Amazon (+ Microsoft) already released a language for ML called gluon 8 years ago: https://aws.amazon.com/blogs/aws/introducing-gluon-a-new-lib...
autogluon is popular as well: https://github.com/autogluon/autogluon
Interesting, i can see this being very similar to Nvidia's CUTE DSL. This hints that we are converging to a (local) optimal design for Python-based DSL kernel programming.
The fact that the "language" is still Python code which has to be traced in some way is a bit off-putting. It feels a bit hacky. I'd rather a separate compiler, honestly.

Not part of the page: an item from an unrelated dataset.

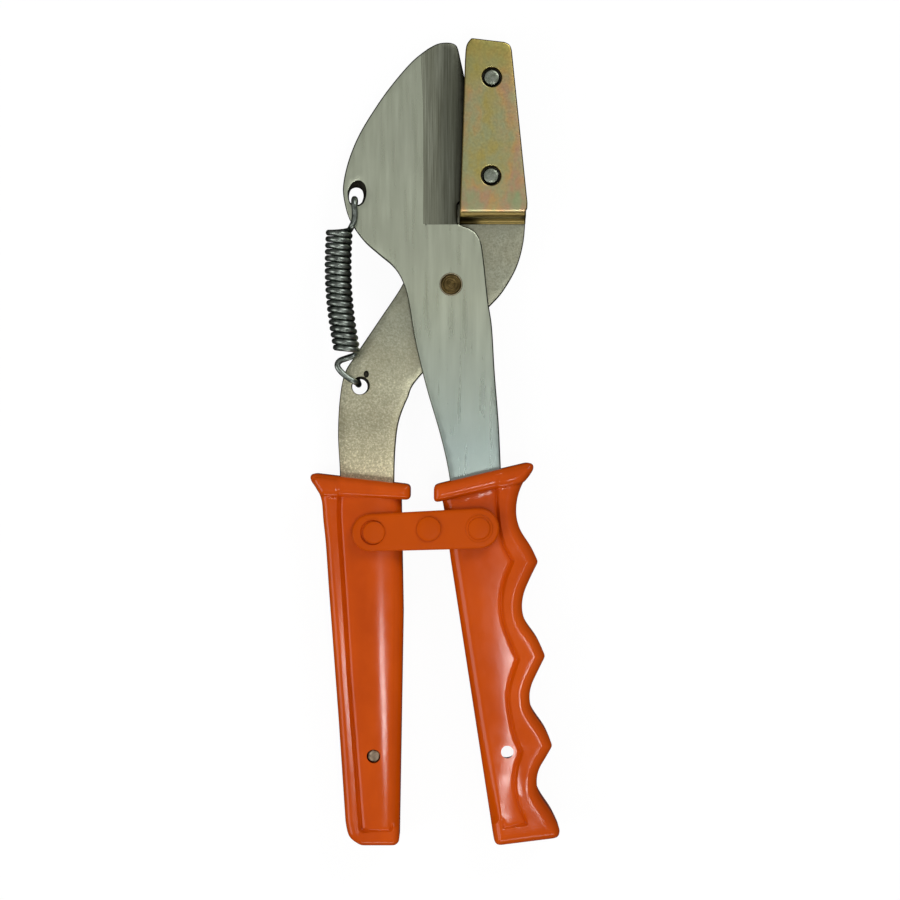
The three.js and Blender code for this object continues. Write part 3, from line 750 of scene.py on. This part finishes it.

Mojo for python syntax without the ast walking decorator, cuda for c++ syntax over controlling the machine, ah hoc code generators writing mlir for data driven parametric approaches. The design space is filling out over time.
The fact that these are all add on syntaxes is strange. I have my ideas about why (like you want to write code that cooperates with host code).
Do any of y’all have clear ideas about why it is that way? Why not have a really great bespoke language?
Hard to beat trifecta of familiar language, same source files and toolchain, JIT compiled
That’s sort of what I assumed, yeah. And I think that makes sense.
But they end up adding super sophisticated concepts to the familiar language. Makes me wonder if the end result is actually better than having a bespoke language.
Yeah that struck me as odd. It's more like a Python library or something.
It’s a dsl not a library. The kernel launch parameters and the ast walk generate ir from the Python.
This is pretty common among these ml toolchain, and not a big deal. They use pythons ast lib and the function annotations to implement an ast walker and code generator. It works quite well.
Not to be confused with the Gluon UI toolkit for Java : https://gluonhq.com/products/javafx/
Or the GluonCV by mxnet guys (ancient! https://github.com/dmlc/gluon-cv)
Not to be confused with gluon the embbedable language in Rust: https://github.com/gluon-lang/gluon
Why is zog so popular these days? Seems really cool but I have yet to get the buzz / learn it.
Is there a big reason why Triton is considered a "failure"?